What is needed is an exact repeat of the lines from the line containing "List this object's" through the final line of the entries below, and nothing else.

- **Data provided**:
»»
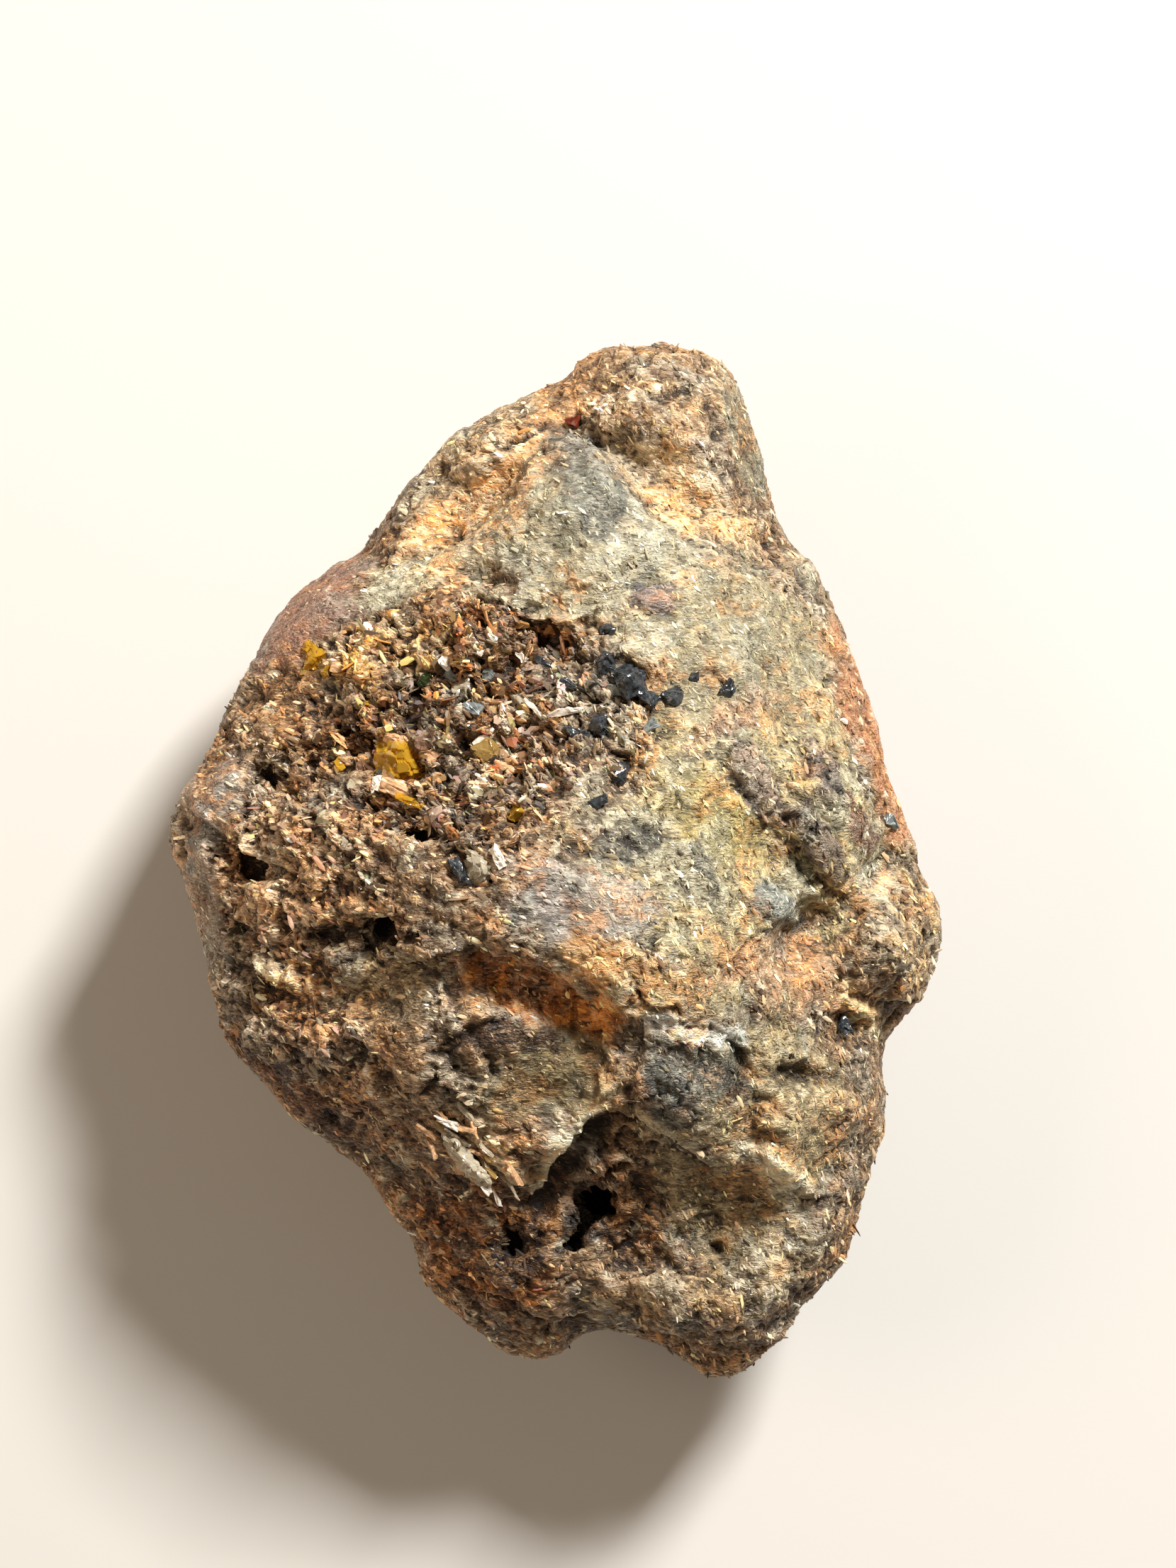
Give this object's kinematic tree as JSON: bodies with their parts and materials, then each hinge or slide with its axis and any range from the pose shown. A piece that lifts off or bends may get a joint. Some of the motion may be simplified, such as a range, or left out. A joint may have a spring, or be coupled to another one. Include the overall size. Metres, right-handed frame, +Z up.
{
  "type": "pallasite meteorite nugget",
  "caption": "Rough, uncut pallasite meteorite nugget: a rusty lump of iron-nickel with a pitted crust and clear and black olivine crystals set in its top.",
  "frame": {"origin": "on the surface that the nugget lies on, under the middle of its outline from above", "axes": "+Z up from that surface, +Y along the nugget's length, towards its narrow upper knob"},
  "size_m": [0.037, 0.05, 0.0211],
  "materials": {
    "meteorite_body": "rough, rusted iron-nickel with broken olivine grains",
    "olivine_amber_large": "clear amber olivine, broken faces",
    "olivine_amber_small": "clear amber olivine, broken faces",
    "olivine_amber_left": "yellow olivine, broken faces",
    "olivine_honey": "honey-coloured clear olivine",
    "olivine_clear_large": "pale clear olivine, broken faces",
    "olivine_clear_upper": "pale clear olivine, broken faces",
    "olivine_clear_middle": "pale clear olivine, broken faces",
    "olivine_splinter": "pale olivine splinter",
    "olivine_black_upper": null,
    "olivine_black_large": null,
    "olivine_black_right": null,
    "olivine_black_left": null,
    "olivine_black_lower": null
  },
  "bodies": {
    "root": {"meteorite_body": "meteorite_body", "olivine_amber_large": "olivine_amber_large", "olivine_amber_small": "olivine_amber_small", "olivine_amber_left": "olivine_amber_left", "olivine_honey": "olivine_honey", "olivine_clear_large": "olivine_clear_large", "olivine_clear_upper": "olivine_clear_upper", "olivine_clear_middle": "olivine_clear_middle", "olivine_splinter": "olivine_splinter", "olivine_black_upper": "olivine_black_upper", "olivine_black_large": "olivine_black_large", "olivine_black_right": "olivine_black_right", "olivine_black_left": "olivine_black_left", "olivine_black_lower": "olivine_black_lower"}
  },
  "joints": []
}
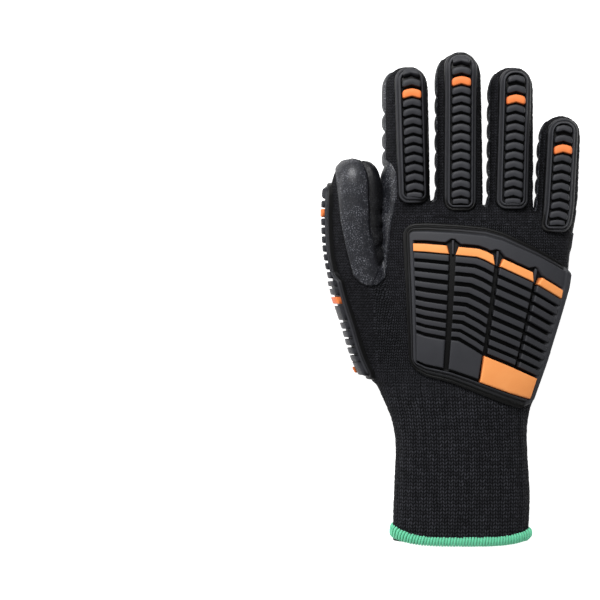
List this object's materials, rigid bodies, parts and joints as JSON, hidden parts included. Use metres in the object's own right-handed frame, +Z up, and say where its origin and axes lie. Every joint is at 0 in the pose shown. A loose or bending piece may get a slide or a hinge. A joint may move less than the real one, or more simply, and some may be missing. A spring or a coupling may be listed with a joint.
{
  "type": "anti vibration glove",
  "caption": "Right-hand knitted work glove with cushioned rubber palm, ribbed impact guards on back, fingers and thumb, and a long knitted cuff.",
  "frame": {"origin": "under the middle of the glove's bounding box, on the surface that it rests on", "axes": "+X towards the little finger, +Y from the cuff to the fingertips, +Z up from the palm through the back of the hand"},
  "size_m": [0.1404, 0.2658, 0.0344],
  "materials": {
    "knit": "black rib and plain knit, matt",
    "coat": "foam rubber with a dull sheen",
    "guard": "moulded thermoplastic rubber, matt",
    "accent": "moulded orange rubber, matt",
    "hem": "green overlock thread"
  },
  "bodies": {
    "root": {"knit_liner": "knit", "cuff_hem": "hem", "palm_coat": "coat", "index_coat": "coat", "middle_coat": "coat", "ring_coat": "coat", "little_coat": "coat", "thumb_coat": "coat", "index_guard": "guard", "middle_guard": "guard", "ring_guard": "guard", "little_guard": "guard", "thumb_guard": "guard", "back_plate": "guard", "index_accent": "accent", "middle_accent": "accent", "ring_accent": "accent", "little_accent": "accent", "thumb_accent_1": "accent", "thumb_accent_2": "accent", "thumb_accent_3": "accent", "knuckle_accent_1": "accent", "knuckle_accent_2": "accent", "knuckle_accent_3": "accent", "knuckle_accent_4": "accent", "plate_tab": "accent"}
  },
  "joints": []
}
««
- **Answer to this task**:
List this object's materials, rigid bodies, parts and joints as JSON, hidden parts included. Use metres in the object's own right-handed frame, +Z up, and say where its origin and axes lie. Every joint is at 0 in the pose shown. A loose or bending piece may get a slide or a hinge. A joint may move less than the real one, or more simply, and some may be missing. A spring or a coupling may be listed with a joint.
{
  "type": "anti vibration glove",
  "caption": "Right-hand knitted work glove with cushioned rubber palm, ribbed impact guards on back, fingers and thumb, and a long knitted cuff.",
  "frame": {"origin": "under the middle of the glove's bounding box, on the surface that it rests on", "axes": "+X towards the little finger, +Y from the cuff to the fingertips, +Z up from the palm through the back of the hand"},
  "size_m": [0.1404, 0.2658, 0.0344],
  "materials": {
    "knit": "black rib and plain knit, matt",
    "coat": "foam rubber with a dull sheen",
    "guard": "moulded thermoplastic rubber, matt",
    "accent": "moulded orange rubber, matt",
    "hem": "green overlock thread"
  },
  "bodies": {
    "root": {"knit_liner": "knit", "cuff_hem": "hem", "palm_coat": "coat", "index_coat": "coat", "middle_coat": "coat", "ring_coat": "coat", "little_coat": "coat", "thumb_coat": "coat", "index_guard": "guard", "middle_guard": "guard", "ring_guard": "guard", "little_guard": "guard", "thumb_guard": "guard", "back_plate": "guard", "index_accent": "accent", "middle_accent": "accent", "ring_accent": "accent", "little_accent": "accent", "thumb_accent_1": "accent", "thumb_accent_2": "accent", "thumb_accent_3": "accent", "knuckle_accent_1": "accent", "knuckle_accent_2": "accent", "knuckle_accent_3": "accent", "knuckle_accent_4": "accent", "plate_tab": "accent"}
  },
  "joints": []
}